▸ Written request
Extract the first line through the line containing "return rings[0], rings[-1]" from the listing below, exactly as written.

========================================

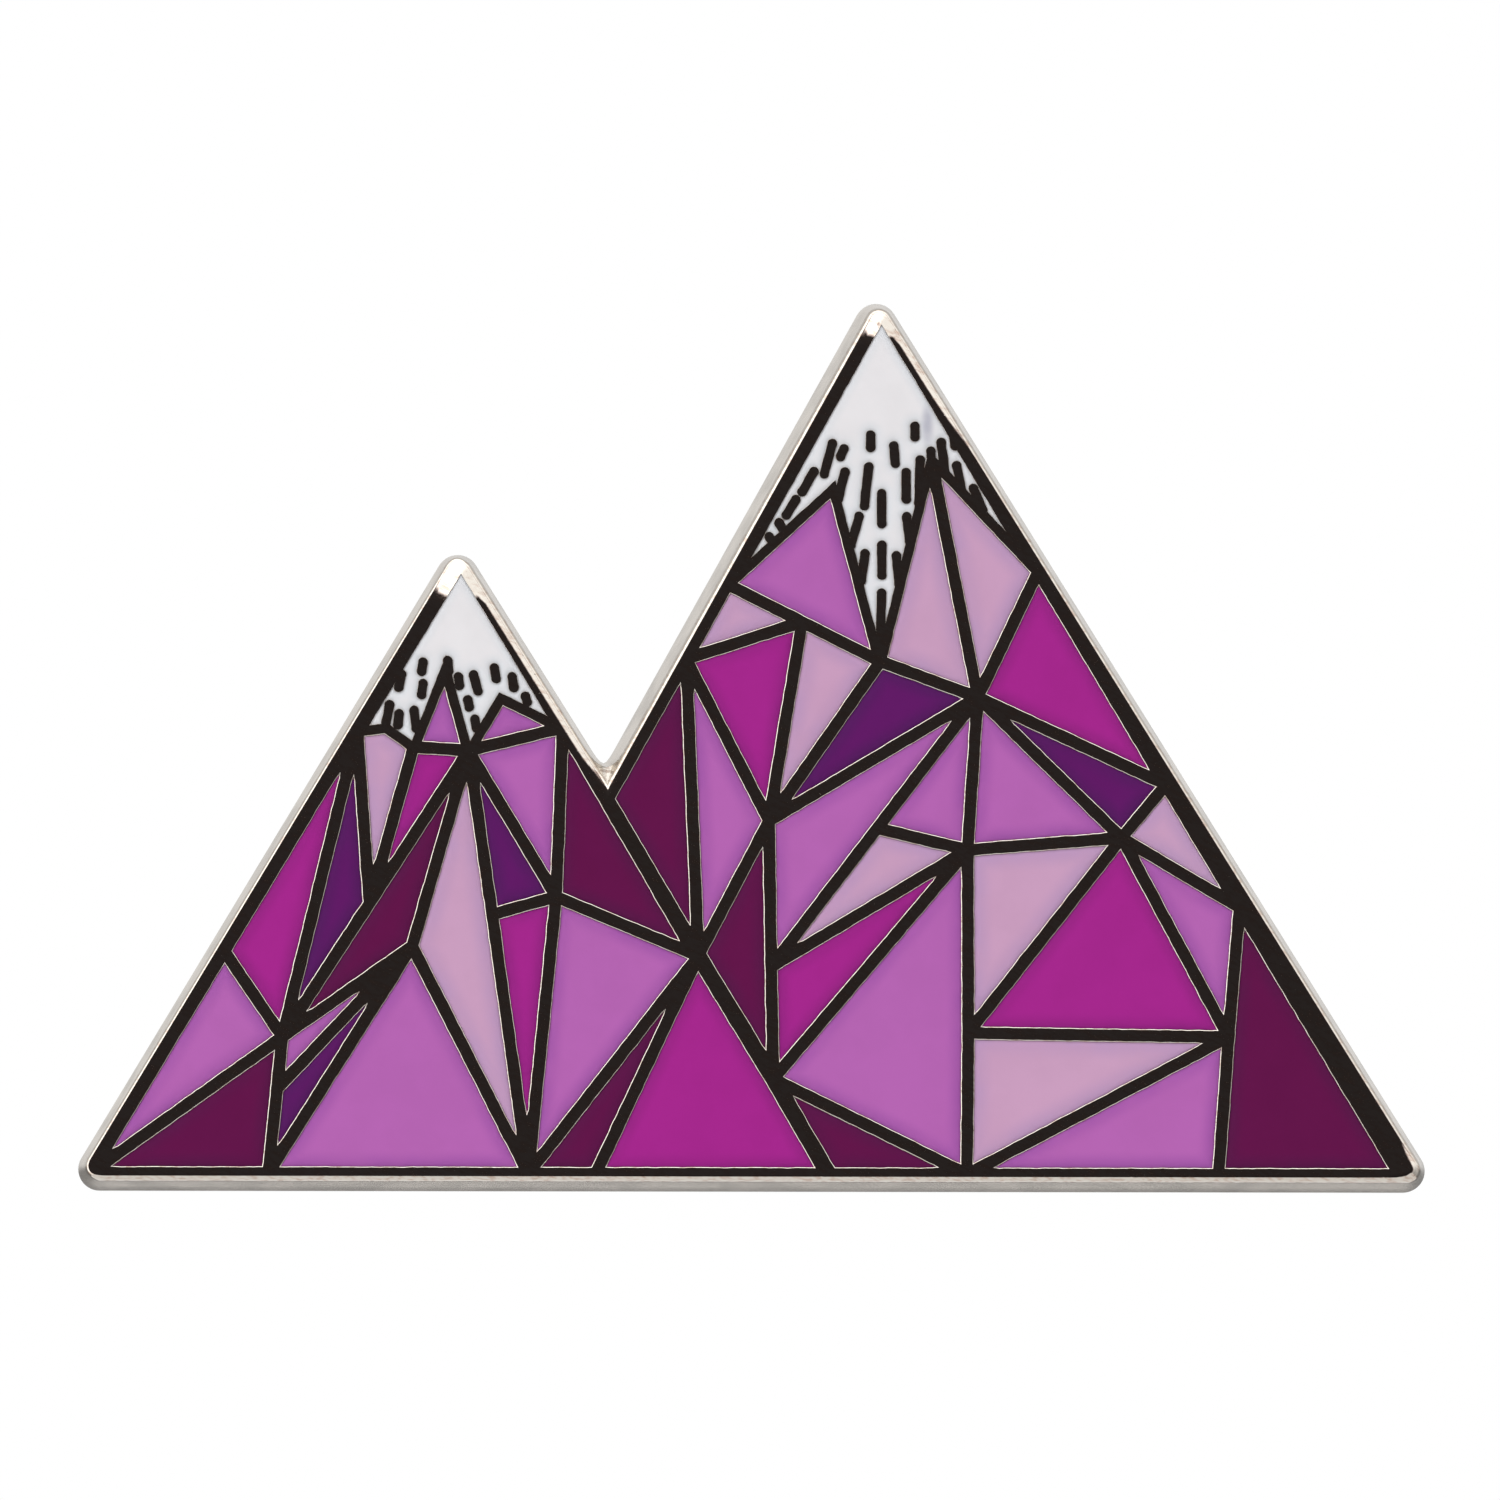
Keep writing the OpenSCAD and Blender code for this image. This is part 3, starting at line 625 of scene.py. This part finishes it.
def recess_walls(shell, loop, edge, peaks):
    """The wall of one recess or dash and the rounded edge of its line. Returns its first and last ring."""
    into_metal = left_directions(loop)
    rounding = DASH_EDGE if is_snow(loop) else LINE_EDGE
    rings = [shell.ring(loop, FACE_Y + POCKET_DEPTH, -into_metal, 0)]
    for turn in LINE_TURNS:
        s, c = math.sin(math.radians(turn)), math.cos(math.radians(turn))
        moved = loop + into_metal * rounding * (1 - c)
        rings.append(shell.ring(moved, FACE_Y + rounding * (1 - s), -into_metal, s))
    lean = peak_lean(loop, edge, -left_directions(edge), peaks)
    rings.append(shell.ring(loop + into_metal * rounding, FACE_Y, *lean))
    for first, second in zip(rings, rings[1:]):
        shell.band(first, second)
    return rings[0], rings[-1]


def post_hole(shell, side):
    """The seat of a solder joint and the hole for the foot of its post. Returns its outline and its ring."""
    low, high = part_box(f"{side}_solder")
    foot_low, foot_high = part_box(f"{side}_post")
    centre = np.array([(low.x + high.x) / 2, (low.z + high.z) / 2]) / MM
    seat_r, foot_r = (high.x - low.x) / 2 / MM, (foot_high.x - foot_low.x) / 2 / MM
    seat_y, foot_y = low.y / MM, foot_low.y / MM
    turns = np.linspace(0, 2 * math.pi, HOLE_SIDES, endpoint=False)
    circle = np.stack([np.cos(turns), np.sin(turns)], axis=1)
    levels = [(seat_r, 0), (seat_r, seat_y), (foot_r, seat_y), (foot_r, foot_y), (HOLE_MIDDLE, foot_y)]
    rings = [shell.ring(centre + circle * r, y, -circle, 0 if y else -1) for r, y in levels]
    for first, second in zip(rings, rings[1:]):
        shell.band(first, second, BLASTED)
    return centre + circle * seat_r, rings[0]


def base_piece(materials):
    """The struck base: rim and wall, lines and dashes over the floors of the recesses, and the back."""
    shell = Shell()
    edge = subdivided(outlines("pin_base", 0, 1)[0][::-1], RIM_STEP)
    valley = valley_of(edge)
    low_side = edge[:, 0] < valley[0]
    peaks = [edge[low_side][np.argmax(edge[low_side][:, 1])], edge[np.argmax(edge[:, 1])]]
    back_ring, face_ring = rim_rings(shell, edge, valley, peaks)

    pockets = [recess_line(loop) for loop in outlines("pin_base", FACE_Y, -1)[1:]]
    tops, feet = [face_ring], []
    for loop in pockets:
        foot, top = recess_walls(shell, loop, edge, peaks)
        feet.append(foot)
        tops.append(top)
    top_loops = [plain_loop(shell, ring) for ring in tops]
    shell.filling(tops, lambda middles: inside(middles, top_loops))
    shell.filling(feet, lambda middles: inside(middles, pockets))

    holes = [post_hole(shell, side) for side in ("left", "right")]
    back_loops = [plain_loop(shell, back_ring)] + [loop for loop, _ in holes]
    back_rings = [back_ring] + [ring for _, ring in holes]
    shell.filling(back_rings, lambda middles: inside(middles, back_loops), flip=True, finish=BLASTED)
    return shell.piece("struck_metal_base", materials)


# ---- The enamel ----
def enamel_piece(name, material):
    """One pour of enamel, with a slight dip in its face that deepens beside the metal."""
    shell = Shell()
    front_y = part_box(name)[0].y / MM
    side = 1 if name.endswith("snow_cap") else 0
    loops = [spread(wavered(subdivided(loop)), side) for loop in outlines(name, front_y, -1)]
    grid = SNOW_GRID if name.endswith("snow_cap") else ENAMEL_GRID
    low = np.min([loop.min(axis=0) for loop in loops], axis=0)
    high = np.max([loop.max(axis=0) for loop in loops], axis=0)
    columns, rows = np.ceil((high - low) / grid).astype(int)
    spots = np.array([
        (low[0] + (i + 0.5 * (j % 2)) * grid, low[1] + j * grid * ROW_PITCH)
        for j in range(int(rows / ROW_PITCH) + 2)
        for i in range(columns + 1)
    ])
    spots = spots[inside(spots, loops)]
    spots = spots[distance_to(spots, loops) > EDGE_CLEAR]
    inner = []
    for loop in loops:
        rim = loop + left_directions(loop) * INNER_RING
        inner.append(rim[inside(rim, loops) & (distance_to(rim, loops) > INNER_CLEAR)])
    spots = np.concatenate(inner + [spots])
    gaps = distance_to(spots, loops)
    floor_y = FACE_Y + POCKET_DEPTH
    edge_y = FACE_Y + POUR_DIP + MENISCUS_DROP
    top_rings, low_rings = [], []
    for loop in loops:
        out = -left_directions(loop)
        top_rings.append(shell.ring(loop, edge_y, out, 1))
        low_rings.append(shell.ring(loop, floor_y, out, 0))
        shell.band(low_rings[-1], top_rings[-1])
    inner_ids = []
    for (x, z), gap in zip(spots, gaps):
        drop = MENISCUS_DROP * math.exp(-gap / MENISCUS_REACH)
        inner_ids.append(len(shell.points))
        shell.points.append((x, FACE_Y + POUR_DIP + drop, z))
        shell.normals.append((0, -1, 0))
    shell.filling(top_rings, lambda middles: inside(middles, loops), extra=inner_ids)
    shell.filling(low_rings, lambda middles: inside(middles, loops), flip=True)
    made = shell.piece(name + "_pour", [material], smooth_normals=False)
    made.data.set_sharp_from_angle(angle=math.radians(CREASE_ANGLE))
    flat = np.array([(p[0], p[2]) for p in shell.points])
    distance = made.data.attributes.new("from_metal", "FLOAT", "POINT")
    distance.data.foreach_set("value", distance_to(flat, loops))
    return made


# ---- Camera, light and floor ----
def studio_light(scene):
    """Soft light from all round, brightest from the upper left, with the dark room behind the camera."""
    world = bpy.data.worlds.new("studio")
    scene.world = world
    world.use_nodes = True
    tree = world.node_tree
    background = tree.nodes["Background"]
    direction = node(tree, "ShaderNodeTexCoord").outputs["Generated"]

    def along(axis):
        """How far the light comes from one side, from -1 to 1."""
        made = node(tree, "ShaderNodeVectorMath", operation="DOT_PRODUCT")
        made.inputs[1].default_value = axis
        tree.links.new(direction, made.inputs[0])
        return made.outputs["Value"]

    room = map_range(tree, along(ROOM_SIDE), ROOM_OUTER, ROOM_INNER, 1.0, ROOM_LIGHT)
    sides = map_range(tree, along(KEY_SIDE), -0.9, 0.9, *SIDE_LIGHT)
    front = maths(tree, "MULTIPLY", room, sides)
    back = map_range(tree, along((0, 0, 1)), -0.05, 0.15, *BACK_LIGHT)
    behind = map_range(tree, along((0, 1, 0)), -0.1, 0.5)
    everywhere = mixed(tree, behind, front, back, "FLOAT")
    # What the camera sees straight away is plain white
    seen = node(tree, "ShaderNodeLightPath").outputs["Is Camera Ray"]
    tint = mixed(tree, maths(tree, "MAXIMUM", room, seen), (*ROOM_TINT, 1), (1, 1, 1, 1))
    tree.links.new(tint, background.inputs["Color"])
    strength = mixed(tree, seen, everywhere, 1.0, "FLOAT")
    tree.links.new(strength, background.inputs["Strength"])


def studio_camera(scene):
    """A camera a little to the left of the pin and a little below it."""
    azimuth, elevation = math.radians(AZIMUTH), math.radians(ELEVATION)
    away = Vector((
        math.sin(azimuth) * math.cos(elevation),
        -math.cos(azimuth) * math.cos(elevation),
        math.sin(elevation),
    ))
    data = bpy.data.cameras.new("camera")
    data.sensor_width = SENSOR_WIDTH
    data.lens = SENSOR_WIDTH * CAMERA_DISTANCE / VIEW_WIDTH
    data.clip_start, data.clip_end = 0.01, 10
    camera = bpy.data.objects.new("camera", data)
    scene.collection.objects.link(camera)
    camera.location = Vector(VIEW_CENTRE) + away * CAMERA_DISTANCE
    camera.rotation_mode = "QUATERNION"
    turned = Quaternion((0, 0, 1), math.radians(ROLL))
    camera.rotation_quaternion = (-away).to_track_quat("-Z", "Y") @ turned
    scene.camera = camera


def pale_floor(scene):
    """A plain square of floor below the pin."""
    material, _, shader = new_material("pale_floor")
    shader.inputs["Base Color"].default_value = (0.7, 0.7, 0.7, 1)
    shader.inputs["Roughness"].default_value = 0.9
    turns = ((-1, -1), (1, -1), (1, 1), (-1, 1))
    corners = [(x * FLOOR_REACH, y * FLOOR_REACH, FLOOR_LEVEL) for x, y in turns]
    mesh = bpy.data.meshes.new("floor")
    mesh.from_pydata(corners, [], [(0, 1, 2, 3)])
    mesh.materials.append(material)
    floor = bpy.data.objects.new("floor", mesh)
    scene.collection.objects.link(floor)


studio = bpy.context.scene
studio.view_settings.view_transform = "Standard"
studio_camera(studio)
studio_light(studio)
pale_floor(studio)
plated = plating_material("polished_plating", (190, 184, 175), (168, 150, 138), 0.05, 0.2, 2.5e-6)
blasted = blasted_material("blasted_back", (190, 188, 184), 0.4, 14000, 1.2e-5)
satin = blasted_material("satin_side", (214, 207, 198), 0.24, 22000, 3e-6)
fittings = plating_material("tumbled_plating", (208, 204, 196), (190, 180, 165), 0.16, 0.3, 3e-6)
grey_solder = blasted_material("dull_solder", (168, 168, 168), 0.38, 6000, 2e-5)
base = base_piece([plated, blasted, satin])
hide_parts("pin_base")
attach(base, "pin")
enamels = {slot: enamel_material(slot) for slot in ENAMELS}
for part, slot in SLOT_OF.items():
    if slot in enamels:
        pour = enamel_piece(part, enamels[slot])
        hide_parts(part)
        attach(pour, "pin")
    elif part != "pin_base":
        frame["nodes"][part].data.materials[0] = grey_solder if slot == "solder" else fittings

========================================

▸ Result of the exercise
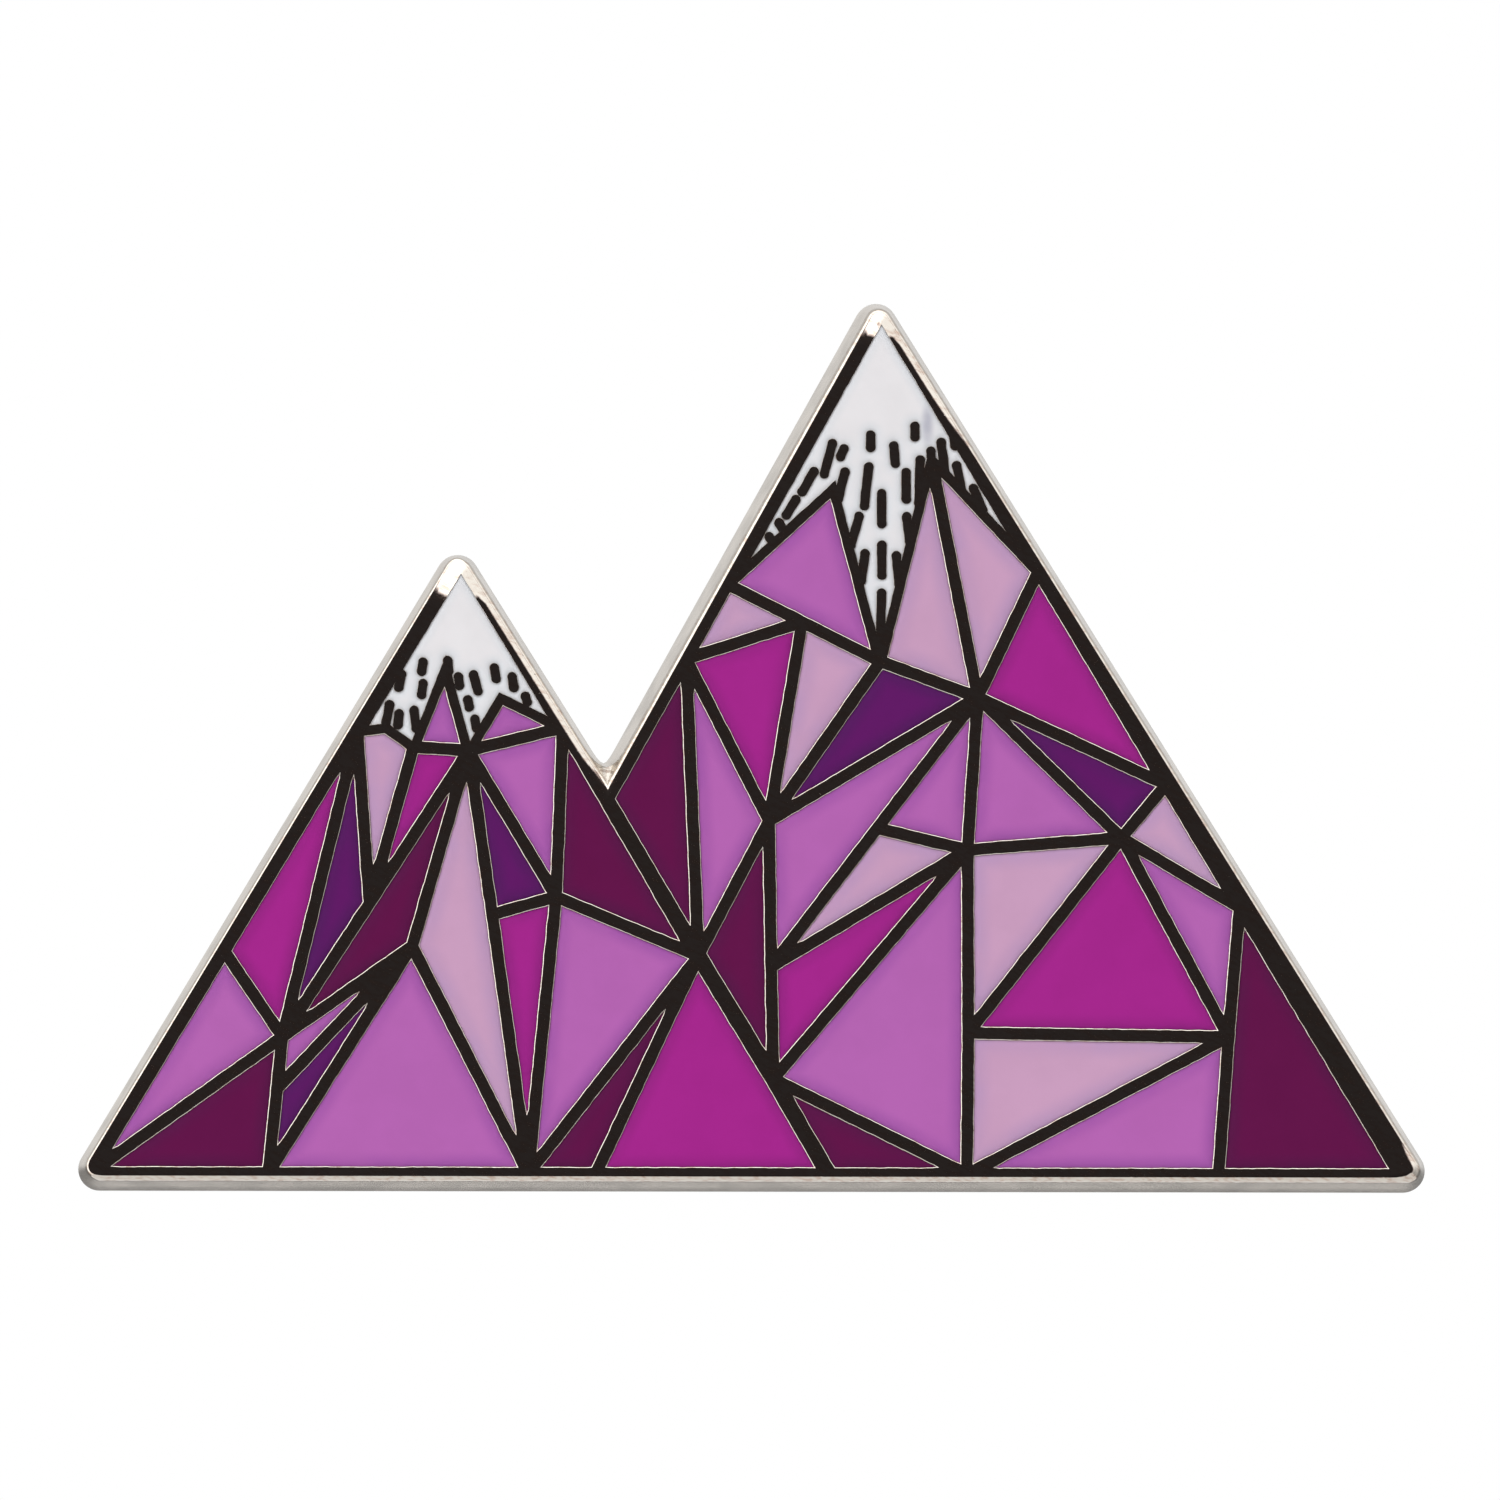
Keep writing the OpenSCAD and Blender code for this image. This is part 3, starting at line 625 of scene.py. This part finishes it.
def recess_walls(shell, loop, edge, peaks):
    """The wall of one recess or dash and the rounded edge of its line. Returns its first and last ring."""
    into_metal = left_directions(loop)
    rounding = DASH_EDGE if is_snow(loop) else LINE_EDGE
    rings = [shell.ring(loop, FACE_Y + POCKET_DEPTH, -into_metal, 0)]
    for turn in LINE_TURNS:
        s, c = math.sin(math.radians(turn)), math.cos(math.radians(turn))
        moved = loop + into_metal * rounding * (1 - c)
        rings.append(shell.ring(moved, FACE_Y + rounding * (1 - s), -into_metal, s))
    lean = peak_lean(loop, edge, -left_directions(edge), peaks)
    rings.append(shell.ring(loop + into_metal * rounding, FACE_Y, *lean))
    for first, second in zip(rings, rings[1:]):
        shell.band(first, second)
    return rings[0], rings[-1]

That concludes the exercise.